[Given data]:
───

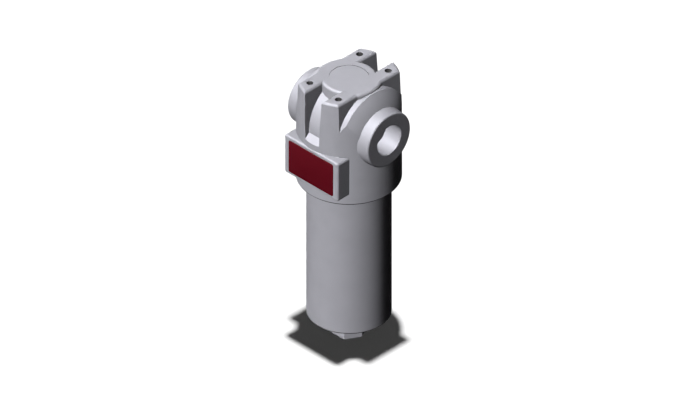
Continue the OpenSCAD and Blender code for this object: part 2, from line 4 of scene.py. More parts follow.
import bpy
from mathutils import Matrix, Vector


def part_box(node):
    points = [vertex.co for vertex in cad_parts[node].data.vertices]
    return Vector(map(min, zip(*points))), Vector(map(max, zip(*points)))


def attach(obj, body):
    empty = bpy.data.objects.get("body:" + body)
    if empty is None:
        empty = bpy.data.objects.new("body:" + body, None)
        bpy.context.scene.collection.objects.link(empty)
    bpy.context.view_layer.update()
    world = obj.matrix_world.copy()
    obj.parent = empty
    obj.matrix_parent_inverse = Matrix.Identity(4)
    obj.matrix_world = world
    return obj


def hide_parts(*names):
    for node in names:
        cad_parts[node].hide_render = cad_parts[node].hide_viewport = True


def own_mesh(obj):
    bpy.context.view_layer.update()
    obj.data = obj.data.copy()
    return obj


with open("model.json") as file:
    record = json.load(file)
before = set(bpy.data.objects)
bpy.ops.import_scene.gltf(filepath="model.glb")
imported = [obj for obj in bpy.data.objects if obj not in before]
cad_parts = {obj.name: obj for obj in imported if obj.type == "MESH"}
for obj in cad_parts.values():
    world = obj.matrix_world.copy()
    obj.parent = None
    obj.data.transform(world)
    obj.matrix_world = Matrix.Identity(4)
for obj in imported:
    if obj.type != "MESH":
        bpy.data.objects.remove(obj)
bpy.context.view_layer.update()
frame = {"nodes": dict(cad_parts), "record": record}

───

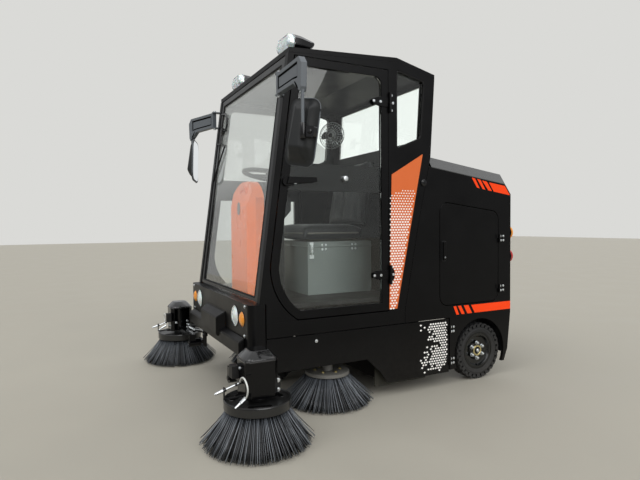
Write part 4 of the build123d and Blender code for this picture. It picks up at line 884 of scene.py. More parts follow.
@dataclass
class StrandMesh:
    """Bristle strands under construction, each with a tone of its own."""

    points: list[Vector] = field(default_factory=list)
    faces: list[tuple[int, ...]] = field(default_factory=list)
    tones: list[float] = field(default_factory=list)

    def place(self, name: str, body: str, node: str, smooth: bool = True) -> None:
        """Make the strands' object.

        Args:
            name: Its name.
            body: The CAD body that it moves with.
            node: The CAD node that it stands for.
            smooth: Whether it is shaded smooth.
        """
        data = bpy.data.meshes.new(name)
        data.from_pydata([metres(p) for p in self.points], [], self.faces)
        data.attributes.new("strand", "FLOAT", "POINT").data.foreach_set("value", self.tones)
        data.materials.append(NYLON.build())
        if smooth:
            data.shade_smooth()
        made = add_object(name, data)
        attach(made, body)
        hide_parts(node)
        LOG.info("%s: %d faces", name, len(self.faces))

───

[What is expected]:
Check each line of the material above for "names" and say how many lines contain it, giving the number alone.

[Problem solution]:
2